* INSTRUCTION *
Everything from the first line to the line containing "wing case, with" is to be repeated exactly; nothing past it.

Entries with model source code
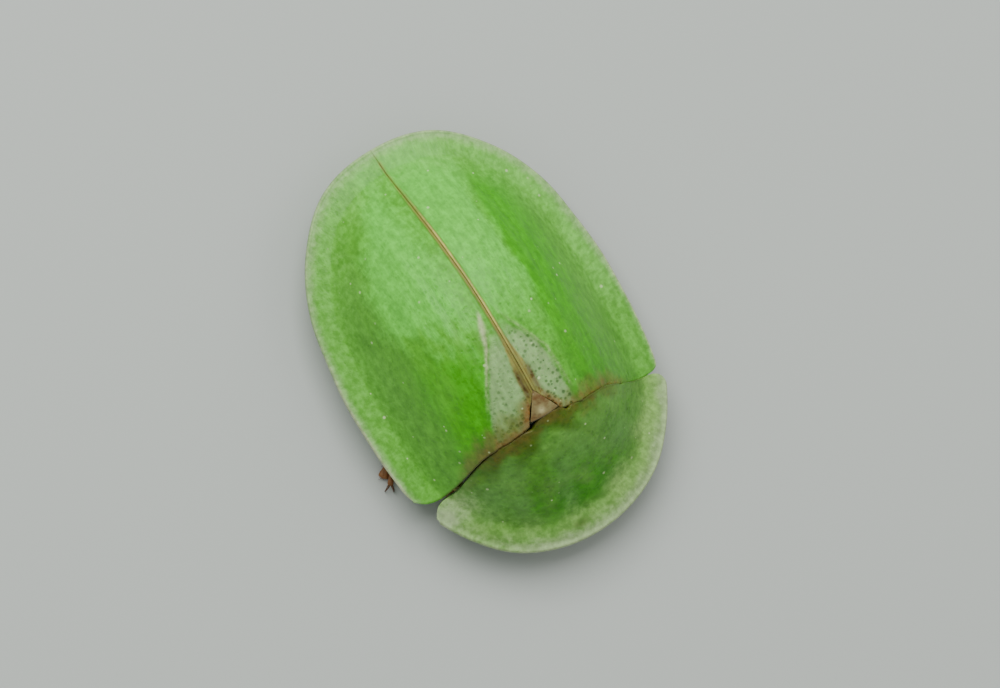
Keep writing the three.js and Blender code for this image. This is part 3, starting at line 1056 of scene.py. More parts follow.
@dataclass
class WingCase:
    """One wing case, with its seam bead, rim bead and the zones of its colouring."""

    side: Side
    seam_gap: float = 0.003
    front_gap: float = 0.006
    bead_width: float = 0.045
    bead_rise: float = 0.014
    rim_bead: float = 0.05
    scutellum_half: float = 0.25
    scutellum_base: float = 4.95
    scutellum_tip: float = 4.55
    thickness: float = 0.09
    columns: int = 150
    rows: int = 220
    front_steps: int = 24
    front_reach: float = 0.35
    tail_gap: float = 0.005
    groove_depth: float = 0.006
    rim_rise: float = 0.018
    gutter_depth: float = 0.015
    patch_depth: float = 0.055
    ridge_rise: float = 0.03
    rib_rise: float = 0.012
    ribs_turn_per_mm: float = 19.0
    wrinkle_rise: float = 0.012
    dimple_rise: float = 0.014
    uneven_rise: float = 0.02
    front: Path = field(init=False)

    def __post_init__(self) -> None:
        """Lays out the front edge once."""
        self.front = self.front_path()

    @property
    def is_right(self) -> bool:
        """Whether this is the right wing case."""
        return self.side is Side.RIGHT

    @property
    def shoulder(self) -> tuple[float, tuple[float, float], tuple[float, float]]:
        """Half width where the shoulder's bend starts, the point it is pulled to, and its end.

        Returns:
            The half width and the two plan points.
        """
        if self.is_right:
            return 1.88, (2.31, 5.44), (2.37, 5.05)
        return 2.1, (2.26, 5.44), (2.323, 5.312)

    def front_path(self) -> Path:
        """Front edge: beside the scutellum, along the seam and round the shoulder.

        Returns:
            The path, from the middle seam outward.
        """
        gap = self.front_gap
        points = [
            (self.seam_gap, TAIL_Y - self.scutellum_tip + 3 * gap),
            (self.scutellum_half + gap, TAIL_Y - self.scutellum_base + gap),
        ]
        start = self.scutellum_half + 0.05
        last, corner, end = self.shoulder
        for i in range(self.front_steps + 1):
            x = start + (last - start) * i / self.front_steps
            points.append((x, TAIL_Y - seam_at(x) + gap / 2))
        edge = WINGS.rim_point(math.atan2(end[0], TAIL_Y - end[1] - CENTRE_Y), 1)
        return Path(points + bent_corner(points[-1], (corner[0], TAIL_Y - corner[1]), edge))

    def plan_point(self, across: float, along: float) -> tuple[float, float]:
        """Plan point of the left case at the shares across and along.

        Args:
            across: Share of the way from the middle seam to the rim.
            along: Share of the way from the front edge to the tail.

        Returns:
            The plan point in millimetres.
        """
        end_x, end_y = self.front.points[-1]
        end_angle = math.atan2(end_x, end_y - CENTRE_Y)
        rim_x, rim_y = WINGS.rim_point(end_angle * (1 - along), 1)
        rim_x = max(rim_x, self.seam_gap)
        seam_y = self.front.points[0][1] * (1 - along) + (TAIL_Y - self.tail_gap) * along
        x = (1 - across) * self.seam_gap + across * rim_x
        y = (1 - across) * seam_y + across * rim_y
        pull = max(1 - along / self.front_reach, 0.0) ** 2
        front_x, front_y = self.front.at(across)
        start_x, start_y = WINGS.rim_point(end_angle, 1)
        chord_x = (1 - across) * self.seam_gap + across * start_x
        chord_y = (1 - across) * self.front.points[0][1] + across * start_y
        x, y = x + pull * (front_x - chord_x), y + pull * (front_y - chord_y)
        place = WINGS.place(x, y)
        shrink = min(place.radius / place.distance, 1.0)
        return x * shrink, CENTRE_Y + (y - CENTRE_Y) * shrink

    def patch_edge(self, forward: float) -> float:
        """Half width of the sunken dotted patch behind the scutellum.

        Args:
            forward: Distance in front of the tail.

        Returns:
            The half width.
        """
        if self.is_right:
            line = ((3.0, 0.1), (3.55, 0.27), (4.25, 0.66), (4.75, 0.86), (5.1, 0.9))
            return steps_between(line, forward)
        return steps_between(((3.2, 0.12), (3.6, 0.32), (4.04, 0.52), (4.78, 0.58), (5.1, 0.58)), forward)

    def relief(self, x: float, forward: float, inward: float) -> float:
        """Height added to the plain dome.

        Args:
            x: Sideways place in millimetres.
            forward: Distance in front of the tail.
            inward: Distance inward from the outline.

        Returns:
            The height in millimetres.
        """
        bead = self.bead_rise * smooth(self.bead_width + 0.02, self.bead_width - 0.03, x)
        groove = -self.groove_depth * bell(x, self.bead_width + 0.03, 0.02) * smooth(0.6, 1.4, forward)
        rim = self.rim_rise * bell(inward, 0.02, self.rim_bead / 2)
        gutter = -self.gutter_depth * bell(inward, self.rim_bead * 1.8, 0.05)
        edge = self.patch_edge(forward)
        sunk = -self.patch_depth * smooth(edge + 0.08, edge - 0.12, x)
        sunk *= smooth(3.0, 3.8, forward)
        sunk *= smooth(0.06, 0.16, x)
        ridge = self.ridge_rise * bell(x, edge + 0.05, 0.06) * smooth(2.9, 3.4, forward)
        rib = self.rib_rise * math.sin(x * self.ribs_turn_per_mm + 0.7)
        rib *= smooth(0.3, 0.7, x)
        rib *= smooth(2.0, 1.4, x)
        rib *= smooth(0.5, 1.5, forward) * smooth(0.6, 1.0, inward)
        dimples = self.dimple_rise * noise.noise(Vector((x * 2.6, forward * 2.6, 3.0 * self.side.value)))
        uneven = self.uneven_rise * noise.noise(Vector((x * 1.1, forward * 1.1, 9.0 * self.side.value)))
        wrinkle = self.wrinkle_rise * noise.noise(Vector((x * 4.0, forward * 13.0, 2.0)))
        wrinkle *= (-sunk / self.patch_depth) * float(self.is_right)
        body = (groove + sunk + ridge + rib + uneven + wrinkle) * smooth(0.05, 0.5, inward)
        return bead * smooth(0.1, 0.5, forward) + body + rim + gutter + dimples * smooth(0.1, 0.5, inward)

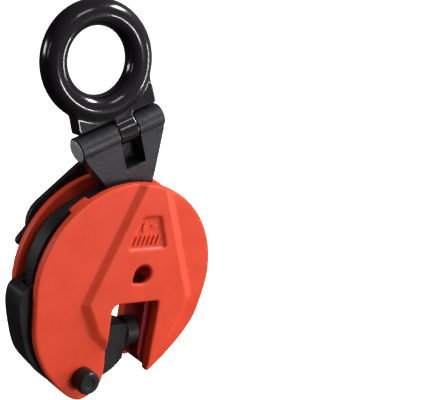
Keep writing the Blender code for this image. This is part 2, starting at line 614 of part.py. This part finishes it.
def make_eye():
    """A forged ring on a wide neck, with one knuckle between the shank's two."""
    bpy.ops.mesh.primitive_torus_add(
        major_radius=mm(RING_RADIUS), minor_radius=mm(RING_SECTION), major_segments=56,
        minor_segments=18)
    made = bpy.context.object
    mesh = made.data
    bpy.data.objects.remove(made)
    mesh.name = "hoist_eye"
    mesh.transform(Matrix.Translation((0, 0, mm(EYE_REACH))) @ UPRIGHT)
    eye = place(mesh, "hoist_eye", eye_axis, black)
    ring_centre = (0, EYE_REACH)
    low, high = KNUCKLE_OFFSET - KNUCKLE_HALF + 0.5, KNUCKLE_OFFSET + KNUCKLE_HALF - 0.5
    neck = [(-NECK_HALF, NECK_FOOT + 0.5), (low, NECK_FOOT), (low, 1.0), (high, 1.0),
            (high, NECK_FOOT), (NECK_HALF, NECK_FOOT + 0.5), (NECK_HALF + 0.6, 28.0)]
    neck += arc(ring_centre, RING_RADIUS, -22, -158, 18) + [(-NECK_HALF + 3.4, 28.0)]
    join(eye, flat("eye_neck", neck, -NECK_THICKNESS, NECK_THICKNESS, eye_axis))
    join(eye, rod("eye_knuckle", HINGE_RADIUS - 0.2, KNUCKLE_OFFSET - KNUCKLE_HALF,
                  KNUCKLE_OFFSET + KNUCKLE_HALF, "X", (0, 0), eye_axis))
    cut(eye, rod("eye_bore", HINGE_PIN_RADIUS + FIT, -40, 40, "X", (0, 0), eye_axis))


# --------------------------------------------------------------------------------- the assembly

clear_scene()
parts = new_collection("plate_lifting_clamp")
cutters = new_collection("cutters")

orange = new_material("orange_paint", (0.74, 0.082, 0.03), 0.35, 0.0)
black = new_material("black_steel", (0.02, 0.02, 0.022), 0.28, 0.4)
steel = new_material("plain_steel", (0.35, 0.35, 0.36), 0.35, 1.0)
bronze = new_material("bronze", (0.5, 0.33, 0.14), 0.4, 1.0)

eye_up = Vector((-math.sin(LEAN) * math.cos(EYE_TILT), math.sin(EYE_TILT),
                 math.cos(LEAN) * math.cos(EYE_TILT)))
hinge_spot = -mm(EYE_REACH) * eye_up
PIN_TOP = (HINGE[0] + SHANK_REACH * math.sin(LEAN), HINGE[1] - SHANK_REACH * math.cos(LEAN))
PIN_LOW = (PIN_TOP[0], PIN_TOP[1] - GUIDE_TRAVEL)

shank_axis = empty("shank_axis", None, hinge_spot, (0, -LEAN, 0))
eye_axis = empty("eye_axis", shank_axis, (0, 0, 0), (-EYE_TILT, 0, 0))
clamp = empty("clamp_frame", None, hinge_spot - Vector((mm(HINGE[0]), 0, mm(HINGE[1]))))
cam_axis = empty("cam_axis", clamp, (mm(CAM_PIVOT[0]), 0, mm(CAM_PIVOT[1])))
lock_axis = empty("lock_axis", clamp, (mm(LOCK[0]), 0, mm(LOCK[1])))
bpy.context.view_layer.update()

make_eye()
make_shank()
make_shank_pin()
make_body()
make_cam_pin()
make_cam()
make_link()
make_pad()
make_lock()
make_spring()
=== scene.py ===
"""Looks of the vertical plate lifting clamp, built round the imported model.

The clamp's own frame has its origin at the middle of the throat, the slot's top edge. The shank's
and the eye's frames have theirs on the hinge axis. Sizes in these frames are in millimetres.
"""

import json
import math

import bmesh
import bpy
import numpy as np
from mathutils import Matrix, Quaternion, Vector


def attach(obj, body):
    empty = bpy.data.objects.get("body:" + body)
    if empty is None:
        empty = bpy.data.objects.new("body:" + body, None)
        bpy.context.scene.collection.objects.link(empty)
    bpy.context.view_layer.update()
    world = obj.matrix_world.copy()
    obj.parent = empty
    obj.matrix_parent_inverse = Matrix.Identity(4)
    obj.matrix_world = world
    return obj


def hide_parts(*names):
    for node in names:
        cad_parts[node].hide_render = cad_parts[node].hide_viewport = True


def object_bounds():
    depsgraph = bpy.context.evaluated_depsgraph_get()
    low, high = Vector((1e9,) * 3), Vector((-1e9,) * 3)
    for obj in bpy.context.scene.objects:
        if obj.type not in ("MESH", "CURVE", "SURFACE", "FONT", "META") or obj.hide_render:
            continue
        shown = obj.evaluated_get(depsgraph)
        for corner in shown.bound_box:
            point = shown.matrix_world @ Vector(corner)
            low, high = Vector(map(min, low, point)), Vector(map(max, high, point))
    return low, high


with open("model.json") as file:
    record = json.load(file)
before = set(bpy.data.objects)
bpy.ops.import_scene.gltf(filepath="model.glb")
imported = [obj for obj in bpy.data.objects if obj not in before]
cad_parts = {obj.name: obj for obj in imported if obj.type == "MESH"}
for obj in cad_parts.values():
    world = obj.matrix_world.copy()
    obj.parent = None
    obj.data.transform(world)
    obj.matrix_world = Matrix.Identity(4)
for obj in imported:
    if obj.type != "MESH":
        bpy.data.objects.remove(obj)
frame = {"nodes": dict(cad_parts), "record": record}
bpy.context.scene.view_settings.view_transform = "Standard"
nodes = frame["nodes"]
cad_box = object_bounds()

# ------------------------------------------------------------------------------ driving dimensions
MM = 0.001
LEAN = math.radians(21.7)  # the shank leans towards the cam side
EYE_TILT = math.radians(10.3)  # the eye leans back about the hinge
HINGE = (-25.7, 0, 122.9)  # hinge axis in the clamp's frame
EYE_REACH = 54.2  # hinge axis to ring centre
RING_RADIUS, RING_SECTION = 33.2, 9.5
NECK_DEPTH = 5.8  # half its thickness
KNUCKLE_CENTRE, KNUCKLE_HALF, KNUCKLE_RADIUS = 4.9, 7.8, 9.2
HINGE_BORE = 6.3
JAW_BLOCK_INSIDE = 18.0  # the block's faces left of this line look into the slot and are painted in shade
MARK_FRONT, MARK_REAR = -20.5, -19.2  # the raised marks stand on the recess's floor

EYE_UP = Vector((-math.sin(LEAN) * math.cos(EYE_TILT), math.sin(EYE_TILT),
                 math.cos(LEAN) * math.cos(EYE_TILT)))
HINGE_SPOT = -EYE_REACH * MM * EYE_UP
THROAT = HINGE_SPOT - Vector(HINGE) * MM
EYE_FRAME = (Matrix.Translation(HINGE_SPOT) @ Matrix.Rotation(-LEAN, 4, "Y")
             @ Matrix.Rotation(-EYE_TILT, 4, "X"))


# -------------------------------------------------------------------------------------- materials


def shader_nodes(name):
    material = bpy.data.materials.new(name)
    material.use_nodes = True
    tree = material.node_tree
    return material, tree, tree.nodes["Principled BSDF"]


def add(tree, kind, inputs=None, **settings):
    node = tree.nodes.new(kind)
    for key, value in settings.items():
        setattr(node, key, value)
    for key, value in (inputs or {}).items():
        node.inputs[key].default_value = value
    return node


def ramp_between(tree, source, low, high, low_at, high_at):
    """A colour ramp between two colours."""
    ramp = add(tree, "ShaderNodeValToRGB")
    first, last = ramp.color_ramp.elements
    first.position, last.position = low_at, high_at
    first.color = (*low, 1)
    last.color = (*high, 1)
    tree.links.new(source, ramp.inputs["Fac"])
    return ramp.outputs["Color"]


def worn_edges(tree, body, edge):
    """The colour, with another one on the outer edges."""
    geometry = add(tree, "ShaderNodeNewGeometry")
    worn = ramp_between(tree, geometry.outputs["Pointiness"], (0, 0, 0), (1, 1, 1), 0.53, 0.62)
    mixed = add(tree, "ShaderNodeMix", data_type="RGBA")
    tree.links.new(worn, mixed.inputs["Factor"])
    tree.links.new(body, mixed.inputs["A"])
    mixed.inputs["B"].default_value = (*edge, 1)
    return mixed.outputs["Result"]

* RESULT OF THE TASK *
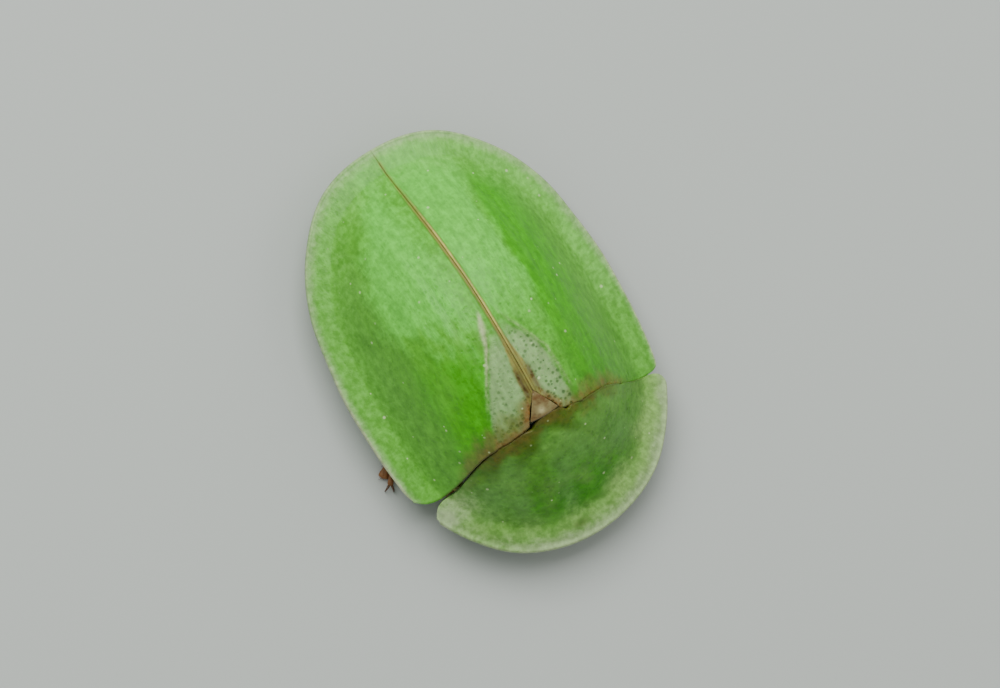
Keep writing the three.js and Blender code for this image. This is part 3, starting at line 1056 of scene.py. More parts follow.
@dataclass
class WingCase:
    """One wing case, with its seam bead, rim bead and the zones of its colouring."""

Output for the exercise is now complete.